Certain factors are likely to make recovery more difficult in many of the impacted areas, including a high level of renters, the prevalence of manufactured homes and a lack of flood insurance, according to a report from the Urban Institute. Only around a quarter of homes located in the 100-year floodplain in Whatcom, Skagit and Snohomish counties have National Flood Insurance Program flood insurance, federally administered policies available to people who otherwise might not be able to obtain insurance due to their low-lying locations. 

Just after floodwaters had receded on Dec. 12, I worked with another volunteer to remove ornaments and lights from a family’s Christmas tree in Nooksack — the tree’s lower branches covered in mud, the floor around it thick with silt. Others worked quietly around us, carrying out  couches and children’s toys still dripping with river water.

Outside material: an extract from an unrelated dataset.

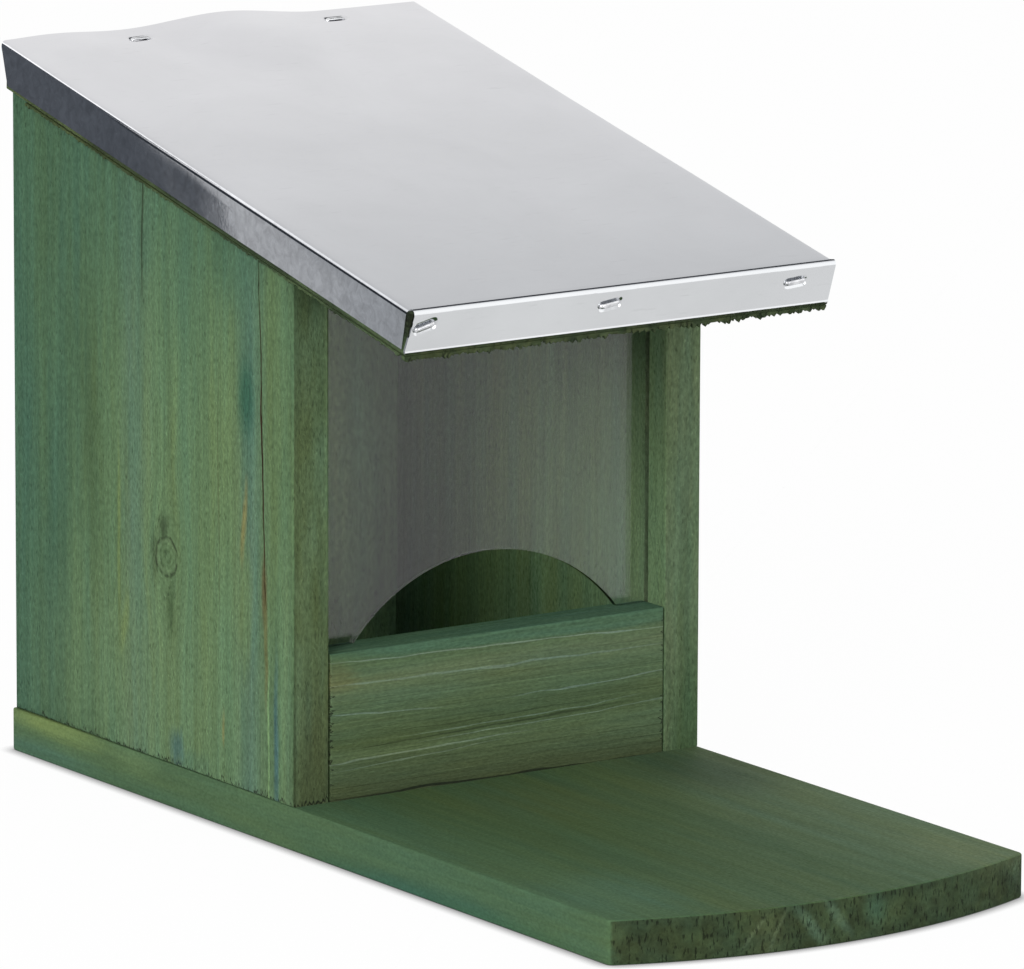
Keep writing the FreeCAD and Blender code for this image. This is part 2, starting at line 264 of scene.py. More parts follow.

Later, standing in the driveway, I watched as volunteers lugged wet items out of every home on the block — a process that would be repeated in thousands of homes across the state in the coming weeks and months. The scale of the devastation was overwhelming, but there was little time to think about it: There was still so much to do, all that trim to remove, flooring to rip out, paperwork to complete, lives to rebuild and, eventually, communities to renew.